> Dataset records:
....................

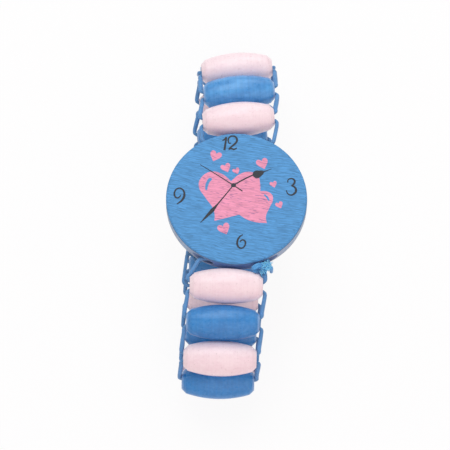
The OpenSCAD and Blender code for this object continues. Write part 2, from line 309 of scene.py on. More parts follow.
# A bead's paint in its clouds, in its thin patches and on its worn end edge
PINK_TINTS = ("#F5DDE3", "#FFF1F3", "#F3E2E6")
BLUE_TINTS = ("#2B7CC0", "#5AA2DC", "#8DB4DF")


def painted_bead_wood(i):
    """Satin paint on a turned wooden bead, with its bore's wall left bare.

    Fine turning rings and the paint's orange peel show in the gloss. Pink
    paint has small grey specks, and the paint is thin on the end edges.
    """
    pink = i % 2 == 1
    name = f"satin_{'pink' if pink else 'blue'}_paint_on_bead_{i:02d}"
    material, tree, shader = new_material(name, 0.3, 0.5)
    axis = bore_axis(i)
    centre, turn = tuple(bead_place(i)), math.atan2(axis.y, axis.x)
    local = place(tree, centre, turn)
    along = maths(tree, "ABSOLUTE",
                  node(tree, "ShaderNodeSeparateXYZ", {"Vector": local}).outputs["X"])
    radius = node(tree, "ShaderNodeVectorMath",
                  {0: place(tree, centre, turn, (0, 1, 1))}, operation="LENGTH").outputs["Value"]
    paint = colours().pink if pink else colours().blue
    # bead 16's paler paint is partly painted light
    if i == PARTLY_LIT_BEAD:
        paint = PARTLY_LIT_PAINT
    deep, patchy, worn = PINK_TINTS if pink else BLUE_TINTS
    clouds = noise(tree, place(tree, (0, 0, 0.01 * i), turn, (0.6, 1, 1)), 380, 4.0, 0.6)
    coat = blend(tree, ramp(tree, clouds, 0.38, 0.72), paint, deep)
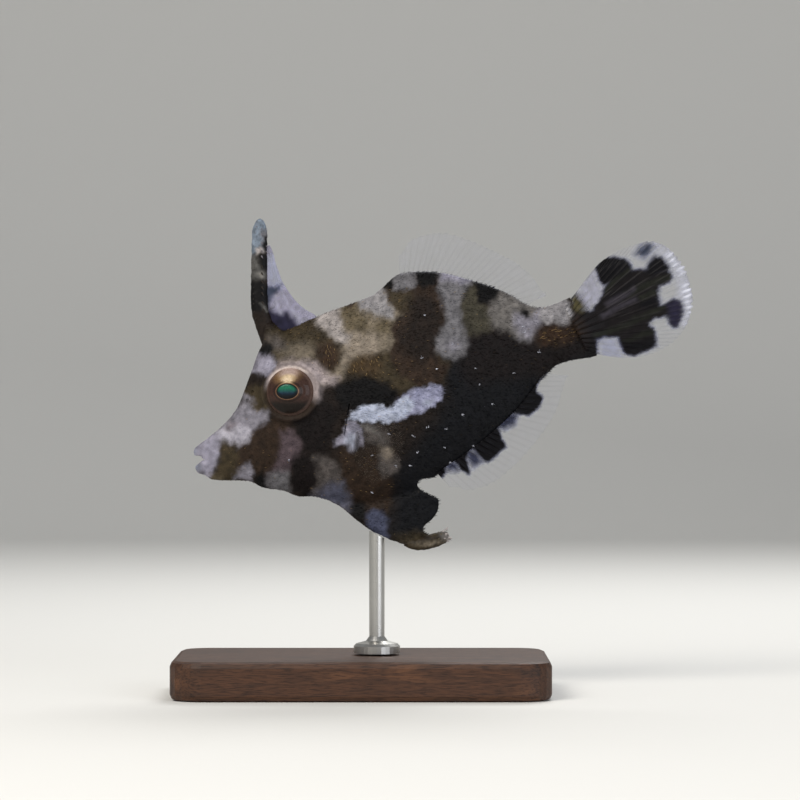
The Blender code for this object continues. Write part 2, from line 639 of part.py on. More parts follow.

....................

> What you should do: Write out all the lines again, exactly as they are.

> Answer to the exercise:
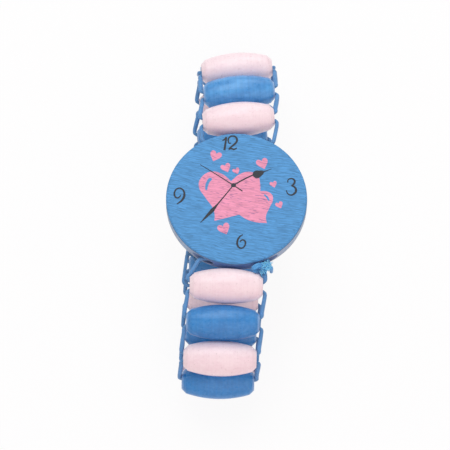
The OpenSCAD and Blender code for this object continues. Write part 2, from line 309 of scene.py on. More parts follow.
# A bead's paint in its clouds, in its thin patches and on its worn end edge
PINK_TINTS = ("#F5DDE3", "#FFF1F3", "#F3E2E6")
BLUE_TINTS = ("#2B7CC0", "#5AA2DC", "#8DB4DF")


def painted_bead_wood(i):
    """Satin paint on a turned wooden bead, with its bore's wall left bare.

    Fine turning rings and the paint's orange peel show in the gloss. Pink
    paint has small grey specks, and the paint is thin on the end edges.
    """
    pink = i % 2 == 1
    name = f"satin_{'pink' if pink else 'blue'}_paint_on_bead_{i:02d}"
    material, tree, shader = new_material(name, 0.3, 0.5)
    axis = bore_axis(i)
    centre, turn = tuple(bead_place(i)), math.atan2(axis.y, axis.x)
    local = place(tree, centre, turn)
    along = maths(tree, "ABSOLUTE",
                  node(tree, "ShaderNodeSeparateXYZ", {"Vector": local}).outputs["X"])
    radius = node(tree, "ShaderNodeVectorMath",
                  {0: place(tree, centre, turn, (0, 1, 1))}, operation="LENGTH").outputs["Value"]
    paint = colours().pink if pink else colours().blue
    # bead 16's paler paint is partly painted light
    if i == PARTLY_LIT_BEAD:
        paint = PARTLY_LIT_PAINT
    deep, patchy, worn = PINK_TINTS if pink else BLUE_TINTS
    clouds = noise(tree, place(tree, (0, 0, 0.01 * i), turn, (0.6, 1, 1)), 380, 4.0, 0.6)
    coat = blend(tree, ramp(tree, clouds, 0.38, 0.72), paint, deep)
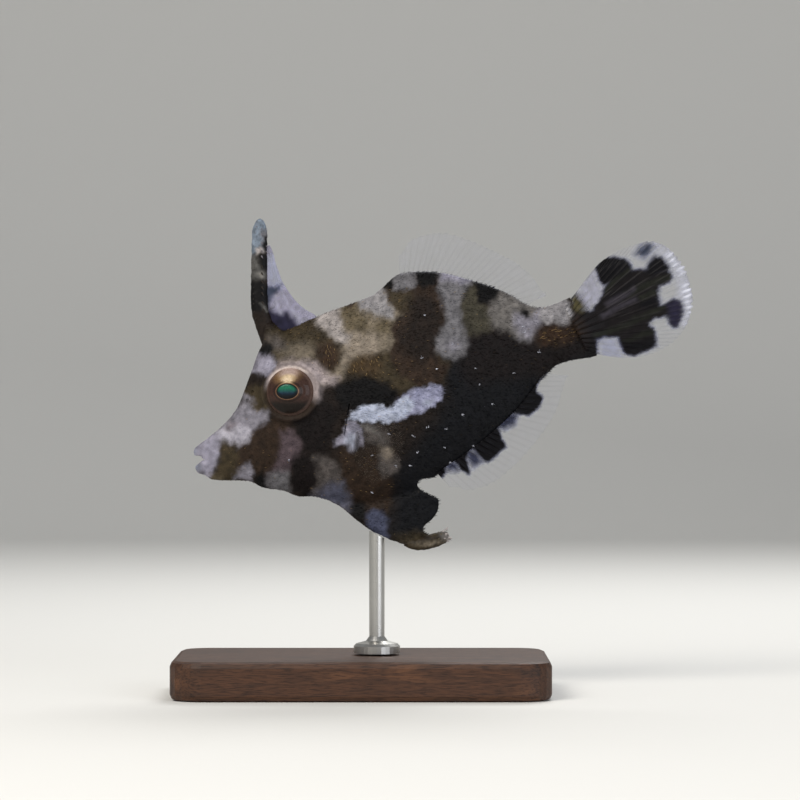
The Blender code for this object continues. Write part 2, from line 639 of part.py on. More parts follow.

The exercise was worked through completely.